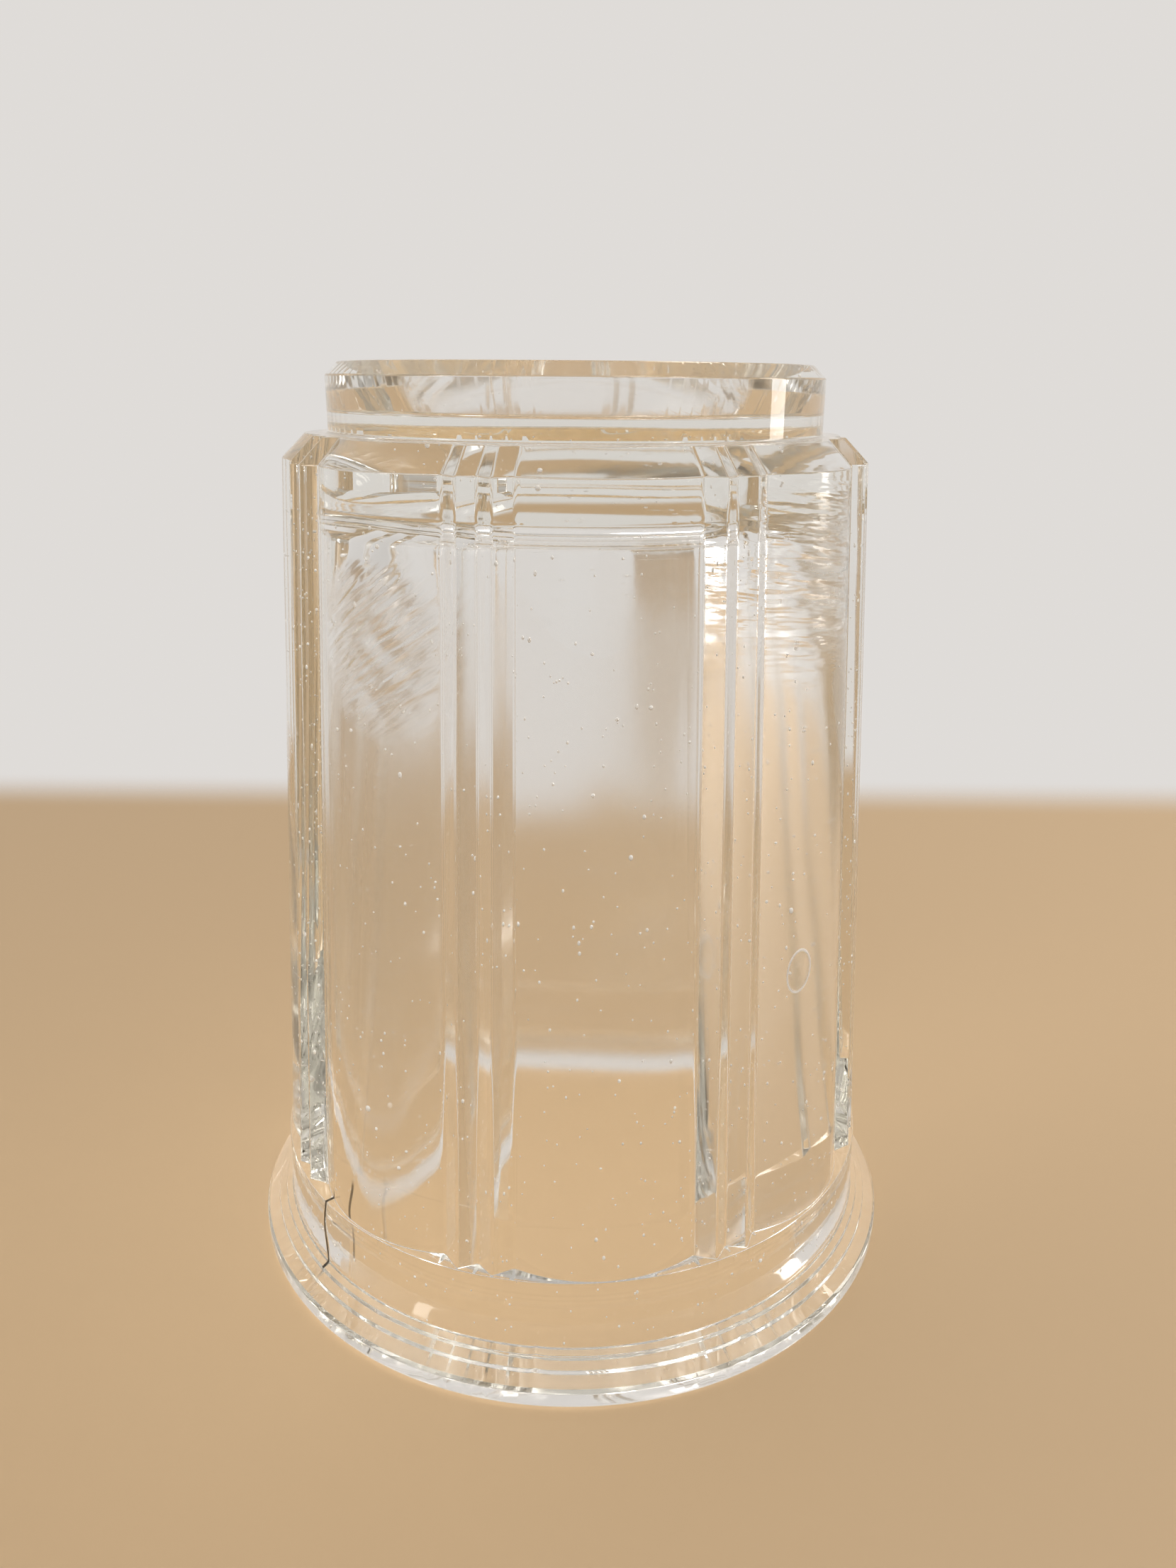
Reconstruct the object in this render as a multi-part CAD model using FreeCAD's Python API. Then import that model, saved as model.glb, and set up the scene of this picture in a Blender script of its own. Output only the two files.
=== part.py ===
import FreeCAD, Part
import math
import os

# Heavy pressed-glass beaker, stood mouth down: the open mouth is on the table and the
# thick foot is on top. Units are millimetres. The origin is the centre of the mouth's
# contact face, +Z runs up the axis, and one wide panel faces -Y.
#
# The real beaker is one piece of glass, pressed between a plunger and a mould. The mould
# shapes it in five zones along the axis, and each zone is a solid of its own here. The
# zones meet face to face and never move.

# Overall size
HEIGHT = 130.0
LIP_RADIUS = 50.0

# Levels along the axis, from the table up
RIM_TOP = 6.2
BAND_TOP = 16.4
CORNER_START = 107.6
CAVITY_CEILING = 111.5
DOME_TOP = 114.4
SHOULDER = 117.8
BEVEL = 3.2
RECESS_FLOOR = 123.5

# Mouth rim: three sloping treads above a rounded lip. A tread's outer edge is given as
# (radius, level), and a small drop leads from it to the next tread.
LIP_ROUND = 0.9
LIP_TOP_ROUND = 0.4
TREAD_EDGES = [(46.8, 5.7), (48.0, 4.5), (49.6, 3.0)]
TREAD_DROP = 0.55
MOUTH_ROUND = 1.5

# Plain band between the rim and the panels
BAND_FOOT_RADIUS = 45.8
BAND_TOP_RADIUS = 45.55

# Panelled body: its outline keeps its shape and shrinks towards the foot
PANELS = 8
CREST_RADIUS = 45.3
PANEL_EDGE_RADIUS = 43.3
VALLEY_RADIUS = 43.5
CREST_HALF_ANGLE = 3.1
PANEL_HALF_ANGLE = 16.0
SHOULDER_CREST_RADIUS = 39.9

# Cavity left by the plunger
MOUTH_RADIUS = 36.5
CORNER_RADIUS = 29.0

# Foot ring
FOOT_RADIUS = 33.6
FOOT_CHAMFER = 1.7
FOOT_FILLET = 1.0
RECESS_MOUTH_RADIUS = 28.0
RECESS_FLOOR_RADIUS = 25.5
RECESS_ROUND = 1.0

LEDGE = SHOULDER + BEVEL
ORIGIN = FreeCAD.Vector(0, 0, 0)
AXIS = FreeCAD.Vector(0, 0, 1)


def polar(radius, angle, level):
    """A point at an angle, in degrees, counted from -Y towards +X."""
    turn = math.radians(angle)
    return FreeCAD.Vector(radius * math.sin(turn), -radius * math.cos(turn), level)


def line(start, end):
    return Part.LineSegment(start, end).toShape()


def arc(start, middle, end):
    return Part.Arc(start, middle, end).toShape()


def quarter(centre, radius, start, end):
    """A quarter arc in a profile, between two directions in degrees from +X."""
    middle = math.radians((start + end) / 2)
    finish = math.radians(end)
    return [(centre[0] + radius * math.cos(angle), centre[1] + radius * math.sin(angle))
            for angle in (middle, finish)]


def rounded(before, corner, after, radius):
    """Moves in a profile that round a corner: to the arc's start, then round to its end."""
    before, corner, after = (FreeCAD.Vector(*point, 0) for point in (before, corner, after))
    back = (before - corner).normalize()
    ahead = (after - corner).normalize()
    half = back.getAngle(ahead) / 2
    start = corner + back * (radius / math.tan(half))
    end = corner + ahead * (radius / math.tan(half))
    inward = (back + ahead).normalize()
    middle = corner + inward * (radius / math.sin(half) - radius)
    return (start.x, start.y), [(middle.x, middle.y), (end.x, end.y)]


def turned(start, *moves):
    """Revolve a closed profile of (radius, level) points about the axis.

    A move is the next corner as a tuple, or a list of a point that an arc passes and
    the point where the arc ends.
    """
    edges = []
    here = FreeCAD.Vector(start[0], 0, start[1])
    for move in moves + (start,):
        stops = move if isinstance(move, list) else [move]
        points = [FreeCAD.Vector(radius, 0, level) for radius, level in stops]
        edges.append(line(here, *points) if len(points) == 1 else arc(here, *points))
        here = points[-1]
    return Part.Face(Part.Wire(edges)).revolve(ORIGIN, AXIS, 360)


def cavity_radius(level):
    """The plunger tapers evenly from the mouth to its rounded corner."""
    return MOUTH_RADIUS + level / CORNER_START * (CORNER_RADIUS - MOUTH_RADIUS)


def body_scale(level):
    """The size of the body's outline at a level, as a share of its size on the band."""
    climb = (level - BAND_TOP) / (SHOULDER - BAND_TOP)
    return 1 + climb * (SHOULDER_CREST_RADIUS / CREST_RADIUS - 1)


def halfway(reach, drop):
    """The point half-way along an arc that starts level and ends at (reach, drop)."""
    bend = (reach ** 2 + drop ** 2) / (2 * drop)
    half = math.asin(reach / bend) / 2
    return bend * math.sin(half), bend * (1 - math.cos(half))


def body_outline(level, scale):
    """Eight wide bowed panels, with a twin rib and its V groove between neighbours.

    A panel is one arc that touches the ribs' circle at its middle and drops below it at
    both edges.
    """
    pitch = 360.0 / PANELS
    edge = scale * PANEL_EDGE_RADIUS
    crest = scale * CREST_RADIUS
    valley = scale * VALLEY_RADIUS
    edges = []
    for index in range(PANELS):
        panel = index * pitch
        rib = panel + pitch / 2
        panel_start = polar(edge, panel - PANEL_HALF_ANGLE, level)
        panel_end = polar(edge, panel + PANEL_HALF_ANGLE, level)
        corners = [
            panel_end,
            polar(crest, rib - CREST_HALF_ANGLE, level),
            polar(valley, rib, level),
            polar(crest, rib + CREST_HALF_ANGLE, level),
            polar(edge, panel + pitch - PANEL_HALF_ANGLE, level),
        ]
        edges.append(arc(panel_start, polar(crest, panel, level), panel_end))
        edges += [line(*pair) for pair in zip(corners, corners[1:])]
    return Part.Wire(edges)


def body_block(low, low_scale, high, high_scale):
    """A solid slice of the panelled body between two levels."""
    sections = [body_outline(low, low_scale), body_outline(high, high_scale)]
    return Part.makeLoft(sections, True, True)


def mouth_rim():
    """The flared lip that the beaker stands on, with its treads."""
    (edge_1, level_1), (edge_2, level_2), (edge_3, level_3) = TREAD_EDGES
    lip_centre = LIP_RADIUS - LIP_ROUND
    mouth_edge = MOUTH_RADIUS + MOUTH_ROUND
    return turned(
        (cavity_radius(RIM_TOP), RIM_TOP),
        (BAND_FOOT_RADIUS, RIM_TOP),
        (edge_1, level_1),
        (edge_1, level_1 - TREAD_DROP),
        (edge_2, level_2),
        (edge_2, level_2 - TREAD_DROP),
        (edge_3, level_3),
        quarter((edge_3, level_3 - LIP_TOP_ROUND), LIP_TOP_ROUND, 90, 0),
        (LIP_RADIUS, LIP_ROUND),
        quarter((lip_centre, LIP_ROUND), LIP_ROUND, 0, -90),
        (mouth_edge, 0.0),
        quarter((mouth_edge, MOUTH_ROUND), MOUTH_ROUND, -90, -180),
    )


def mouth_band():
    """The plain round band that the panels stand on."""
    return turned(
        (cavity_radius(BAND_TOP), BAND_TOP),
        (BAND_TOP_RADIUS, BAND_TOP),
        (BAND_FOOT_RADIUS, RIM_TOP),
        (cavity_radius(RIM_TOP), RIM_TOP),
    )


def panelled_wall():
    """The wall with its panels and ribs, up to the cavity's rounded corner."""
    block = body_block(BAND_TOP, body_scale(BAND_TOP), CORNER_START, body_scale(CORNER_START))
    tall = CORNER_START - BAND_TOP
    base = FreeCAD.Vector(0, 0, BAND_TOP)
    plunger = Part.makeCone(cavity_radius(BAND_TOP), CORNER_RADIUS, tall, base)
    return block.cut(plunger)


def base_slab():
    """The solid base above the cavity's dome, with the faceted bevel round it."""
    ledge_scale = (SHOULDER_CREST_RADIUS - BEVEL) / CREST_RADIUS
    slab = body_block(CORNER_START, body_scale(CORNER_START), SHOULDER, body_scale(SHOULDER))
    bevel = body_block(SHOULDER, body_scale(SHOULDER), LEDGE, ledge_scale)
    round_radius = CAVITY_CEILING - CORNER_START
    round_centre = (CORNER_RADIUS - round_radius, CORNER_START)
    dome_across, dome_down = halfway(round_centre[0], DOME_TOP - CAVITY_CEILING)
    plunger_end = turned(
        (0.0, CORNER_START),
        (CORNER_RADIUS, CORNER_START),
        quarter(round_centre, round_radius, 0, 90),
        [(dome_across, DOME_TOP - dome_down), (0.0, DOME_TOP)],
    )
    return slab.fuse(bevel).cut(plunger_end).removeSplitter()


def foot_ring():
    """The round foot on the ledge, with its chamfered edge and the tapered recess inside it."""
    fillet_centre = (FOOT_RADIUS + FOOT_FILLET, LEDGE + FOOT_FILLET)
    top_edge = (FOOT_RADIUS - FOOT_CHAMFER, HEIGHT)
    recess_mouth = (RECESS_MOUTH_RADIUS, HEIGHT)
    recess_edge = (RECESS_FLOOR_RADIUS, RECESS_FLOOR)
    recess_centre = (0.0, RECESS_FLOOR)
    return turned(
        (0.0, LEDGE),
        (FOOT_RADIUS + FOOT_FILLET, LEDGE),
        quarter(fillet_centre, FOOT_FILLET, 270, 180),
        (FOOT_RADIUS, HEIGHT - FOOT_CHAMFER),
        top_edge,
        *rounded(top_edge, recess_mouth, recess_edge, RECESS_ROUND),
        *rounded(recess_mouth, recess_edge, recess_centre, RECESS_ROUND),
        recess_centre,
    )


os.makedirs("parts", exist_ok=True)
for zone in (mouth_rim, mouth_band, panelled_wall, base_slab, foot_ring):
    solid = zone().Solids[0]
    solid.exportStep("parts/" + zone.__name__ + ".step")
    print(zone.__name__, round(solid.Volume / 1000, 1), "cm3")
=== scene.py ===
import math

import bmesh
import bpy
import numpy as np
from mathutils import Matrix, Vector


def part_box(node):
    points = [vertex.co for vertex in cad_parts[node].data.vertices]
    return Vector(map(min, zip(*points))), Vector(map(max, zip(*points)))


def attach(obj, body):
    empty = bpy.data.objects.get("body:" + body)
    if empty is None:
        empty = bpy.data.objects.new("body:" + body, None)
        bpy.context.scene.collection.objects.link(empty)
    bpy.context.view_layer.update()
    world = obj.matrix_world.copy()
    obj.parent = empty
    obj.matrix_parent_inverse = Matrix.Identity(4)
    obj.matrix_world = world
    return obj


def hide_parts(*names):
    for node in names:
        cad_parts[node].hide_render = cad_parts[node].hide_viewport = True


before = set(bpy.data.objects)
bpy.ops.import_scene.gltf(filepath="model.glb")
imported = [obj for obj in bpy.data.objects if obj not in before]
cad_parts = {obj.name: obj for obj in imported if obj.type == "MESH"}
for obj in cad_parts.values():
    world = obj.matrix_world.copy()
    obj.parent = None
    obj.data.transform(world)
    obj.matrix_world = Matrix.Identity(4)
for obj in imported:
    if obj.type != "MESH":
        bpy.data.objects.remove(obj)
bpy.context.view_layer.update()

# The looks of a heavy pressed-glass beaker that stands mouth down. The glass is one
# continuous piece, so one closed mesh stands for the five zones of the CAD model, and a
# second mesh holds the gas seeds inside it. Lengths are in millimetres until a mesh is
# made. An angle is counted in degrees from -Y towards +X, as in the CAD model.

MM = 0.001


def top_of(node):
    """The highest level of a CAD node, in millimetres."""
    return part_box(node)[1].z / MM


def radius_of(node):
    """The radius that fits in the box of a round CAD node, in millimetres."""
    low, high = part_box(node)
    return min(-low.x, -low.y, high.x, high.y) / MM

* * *

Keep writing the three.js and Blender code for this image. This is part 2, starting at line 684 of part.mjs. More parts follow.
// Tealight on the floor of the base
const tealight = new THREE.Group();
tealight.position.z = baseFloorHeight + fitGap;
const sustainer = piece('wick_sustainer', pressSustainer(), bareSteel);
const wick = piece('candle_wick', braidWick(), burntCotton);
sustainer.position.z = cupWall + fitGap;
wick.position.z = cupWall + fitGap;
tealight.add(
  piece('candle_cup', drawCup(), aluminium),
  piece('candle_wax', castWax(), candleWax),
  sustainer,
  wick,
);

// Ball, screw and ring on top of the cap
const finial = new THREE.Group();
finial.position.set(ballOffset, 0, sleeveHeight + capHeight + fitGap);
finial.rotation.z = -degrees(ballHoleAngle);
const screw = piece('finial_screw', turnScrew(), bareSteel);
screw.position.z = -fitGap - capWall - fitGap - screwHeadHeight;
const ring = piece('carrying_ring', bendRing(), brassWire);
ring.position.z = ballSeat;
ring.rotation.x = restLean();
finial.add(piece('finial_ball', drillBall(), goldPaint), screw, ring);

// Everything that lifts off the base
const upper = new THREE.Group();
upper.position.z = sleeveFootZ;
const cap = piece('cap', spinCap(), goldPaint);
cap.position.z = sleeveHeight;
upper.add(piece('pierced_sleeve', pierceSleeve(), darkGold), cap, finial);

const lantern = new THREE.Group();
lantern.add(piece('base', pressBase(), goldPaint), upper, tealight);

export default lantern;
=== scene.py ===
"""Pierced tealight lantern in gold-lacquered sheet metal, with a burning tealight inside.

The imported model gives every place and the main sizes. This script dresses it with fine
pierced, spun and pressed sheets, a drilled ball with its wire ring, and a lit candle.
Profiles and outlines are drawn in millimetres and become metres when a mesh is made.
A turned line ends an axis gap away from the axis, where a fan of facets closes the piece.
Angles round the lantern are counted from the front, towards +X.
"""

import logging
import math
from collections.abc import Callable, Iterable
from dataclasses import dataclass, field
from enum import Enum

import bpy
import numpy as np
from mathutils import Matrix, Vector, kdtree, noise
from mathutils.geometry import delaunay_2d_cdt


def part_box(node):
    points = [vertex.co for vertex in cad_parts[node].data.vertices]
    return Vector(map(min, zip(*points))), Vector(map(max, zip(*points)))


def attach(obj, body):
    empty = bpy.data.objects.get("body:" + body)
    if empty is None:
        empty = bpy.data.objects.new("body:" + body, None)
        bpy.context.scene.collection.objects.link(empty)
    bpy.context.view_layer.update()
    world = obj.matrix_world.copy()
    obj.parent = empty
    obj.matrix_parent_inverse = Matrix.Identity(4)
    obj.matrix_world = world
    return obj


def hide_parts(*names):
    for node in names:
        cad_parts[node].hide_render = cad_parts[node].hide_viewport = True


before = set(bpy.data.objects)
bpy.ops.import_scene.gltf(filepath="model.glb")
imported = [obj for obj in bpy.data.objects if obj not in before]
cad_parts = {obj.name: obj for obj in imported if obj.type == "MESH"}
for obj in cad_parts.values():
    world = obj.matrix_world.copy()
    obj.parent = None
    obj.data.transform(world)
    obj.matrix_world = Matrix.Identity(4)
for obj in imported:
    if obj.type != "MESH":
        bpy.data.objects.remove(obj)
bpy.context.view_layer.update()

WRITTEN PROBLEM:
Transcribe precisely the lines between the one that contains "recess_centre = (0.0, RECESS_FLOOR)" and the one that contains "# made. An angle", counting those two lines as part of the range.

WRITTEN RESPONSE:
    recess_centre = (0.0, RECESS_FLOOR)
    return turned(
        (0.0, LEDGE),
        (FOOT_RADIUS + FOOT_FILLET, LEDGE),
        quarter(fillet_centre, FOOT_FILLET, 270, 180),
        (FOOT_RADIUS, HEIGHT - FOOT_CHAMFER),
        top_edge,
        *rounded(top_edge, recess_mouth, recess_edge, RECESS_ROUND),
        *rounded(recess_mouth, recess_edge, recess_centre, RECESS_ROUND),
        recess_centre,
    )


os.makedirs("parts", exist_ok=True)
for zone in (mouth_rim, mouth_band, panelled_wall, base_slab, foot_ring):
    solid = zone().Solids[0]
    solid.exportStep("parts/" + zone.__name__ + ".step")
    print(zone.__name__, round(solid.Volume / 1000, 1), "cm3")
=== scene.py ===
import math

import bmesh
import bpy
import numpy as np
from mathutils import Matrix, Vector


def part_box(node):
    points = [vertex.co for vertex in cad_parts[node].data.vertices]
    return Vector(map(min, zip(*points))), Vector(map(max, zip(*points)))


def attach(obj, body):
    empty = bpy.data.objects.get("body:" + body)
    if empty is None:
        empty = bpy.data.objects.new("body:" + body, None)
        bpy.context.scene.collection.objects.link(empty)
    bpy.context.view_layer.update()
    world = obj.matrix_world.copy()
    obj.parent = empty
    obj.matrix_parent_inverse = Matrix.Identity(4)
    obj.matrix_world = world
    return obj


def hide_parts(*names):
    for node in names:
        cad_parts[node].hide_render = cad_parts[node].hide_viewport = True


before = set(bpy.data.objects)
bpy.ops.import_scene.gltf(filepath="model.glb")
imported = [obj for obj in bpy.data.objects if obj not in before]
cad_parts = {obj.name: obj for obj in imported if obj.type == "MESH"}
for obj in cad_parts.values():
    world = obj.matrix_world.copy()
    obj.parent = None
    obj.data.transform(world)
    obj.matrix_world = Matrix.Identity(4)
for obj in imported:
    if obj.type != "MESH":
        bpy.data.objects.remove(obj)
bpy.context.view_layer.update()

# The looks of a heavy pressed-glass beaker that stands mouth down. The glass is one
# continuous piece, so one closed mesh stands for the five zones of the CAD model, and a
# second mesh holds the gas seeds inside it. Lengths are in millimetres until a mesh is
# made. An angle is counted in degrees from -Y towards +X, as in the CAD model.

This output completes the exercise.